Return the listing word for word, as given.

SUPPLIED DATA:
▽

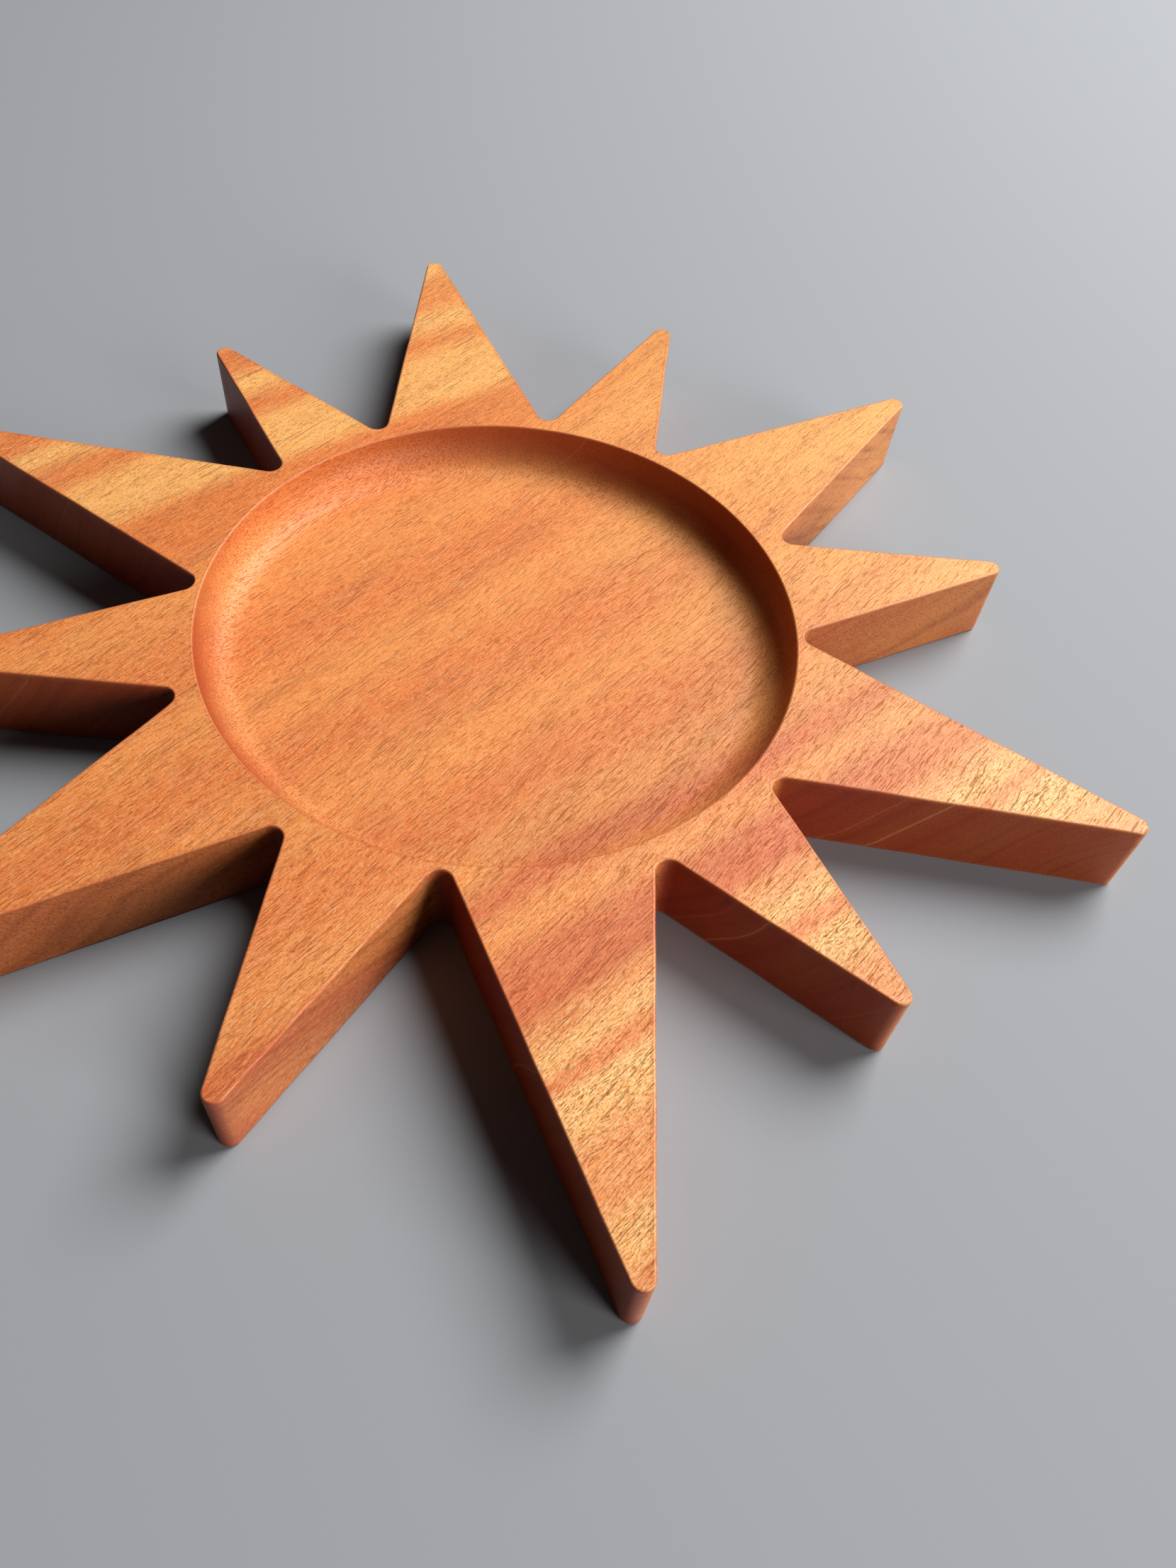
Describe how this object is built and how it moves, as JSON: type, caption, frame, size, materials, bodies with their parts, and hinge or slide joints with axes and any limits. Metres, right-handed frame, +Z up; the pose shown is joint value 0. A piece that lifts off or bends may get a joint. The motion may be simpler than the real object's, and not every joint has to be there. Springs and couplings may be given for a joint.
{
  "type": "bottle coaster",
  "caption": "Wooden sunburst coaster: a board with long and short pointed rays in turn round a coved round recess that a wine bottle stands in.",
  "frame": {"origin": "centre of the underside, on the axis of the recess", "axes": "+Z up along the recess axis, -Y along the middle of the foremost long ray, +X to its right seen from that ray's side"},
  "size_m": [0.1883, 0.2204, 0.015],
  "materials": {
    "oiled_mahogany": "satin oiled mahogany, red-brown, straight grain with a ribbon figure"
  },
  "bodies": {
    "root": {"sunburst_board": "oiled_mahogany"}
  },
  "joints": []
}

△

WRITTEN SOLUTION:
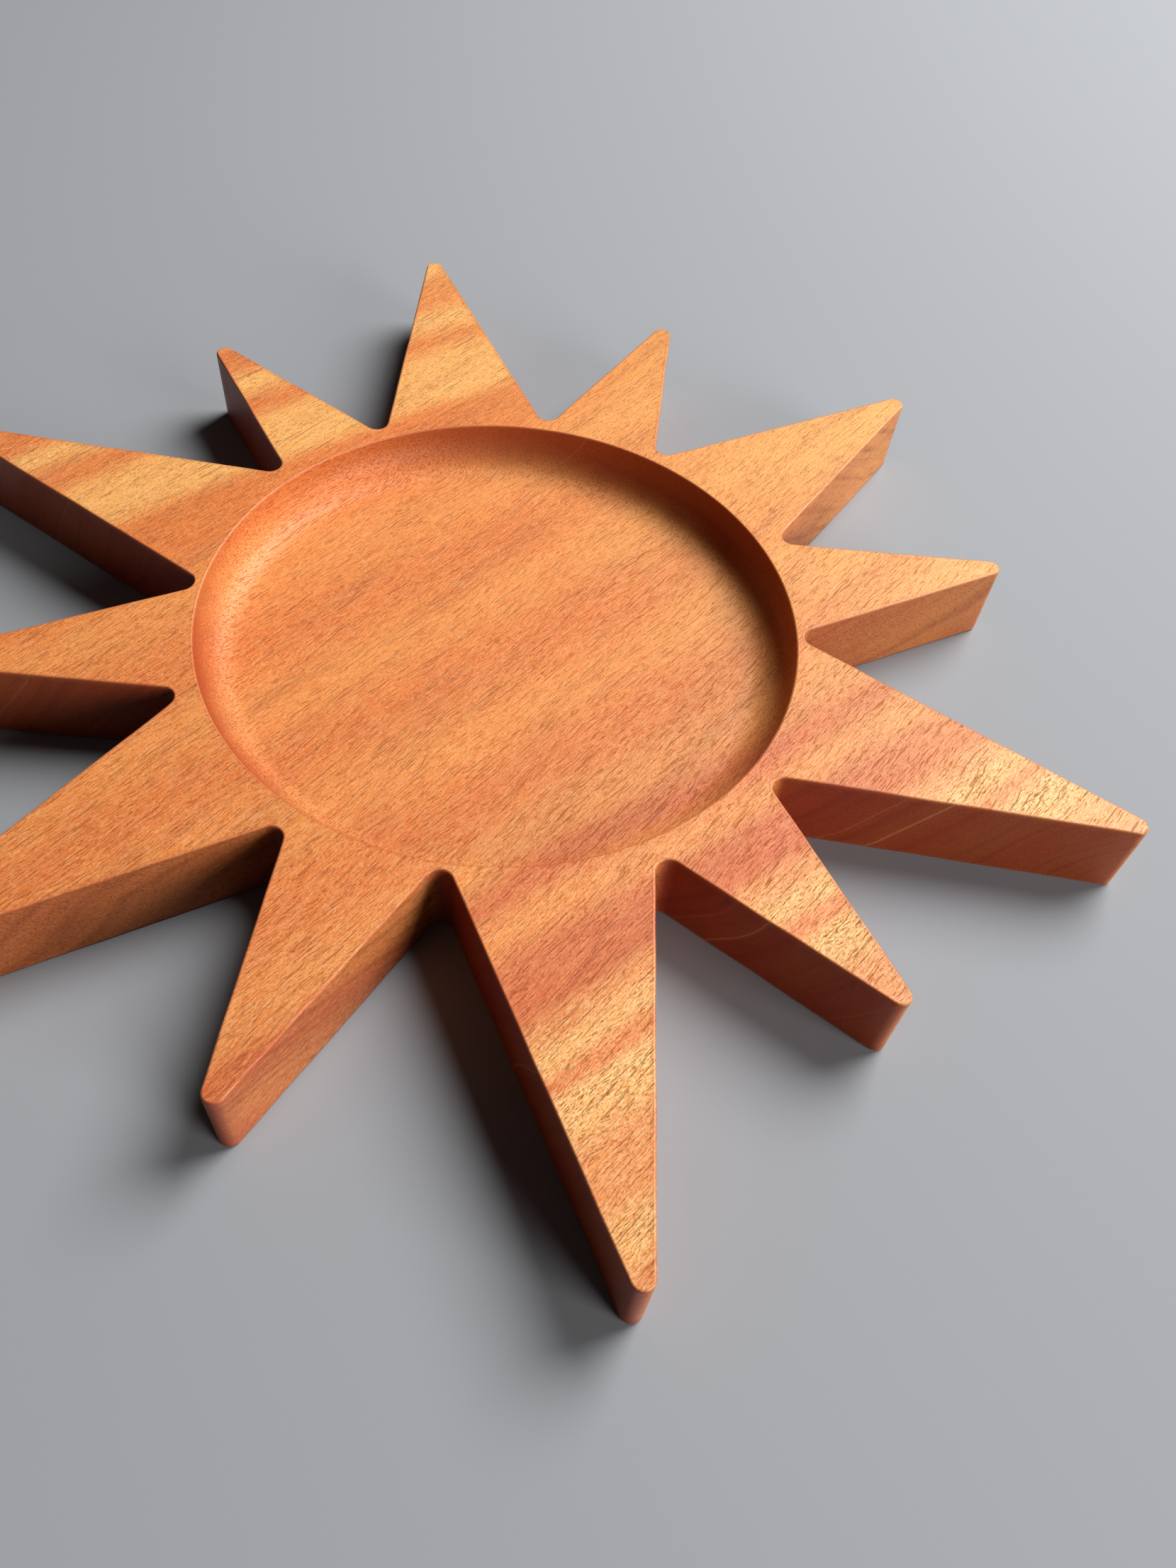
Describe how this object is built and how it moves, as JSON: type, caption, frame, size, materials, bodies with their parts, and hinge or slide joints with axes and any limits. Metres, right-handed frame, +Z up; the pose shown is joint value 0. A piece that lifts off or bends may get a joint. The motion may be simpler than the real object's, and not every joint has to be there. Springs and couplings may be given for a joint.
{
  "type": "bottle coaster",
  "caption": "Wooden sunburst coaster: a board with long and short pointed rays in turn round a coved round recess that a wine bottle stands in.",
  "frame": {"origin": "centre of the underside, on the axis of the recess", "axes": "+Z up along the recess axis, -Y along the middle of the foremost long ray, +X to its right seen from that ray's side"},
  "size_m": [0.1883, 0.2204, 0.015],
  "materials": {
    "oiled_mahogany": "satin oiled mahogany, red-brown, straight grain with a ribbon figure"
  },
  "bodies": {
    "root": {"sunburst_board": "oiled_mahogany"}
  },
  "joints": []
}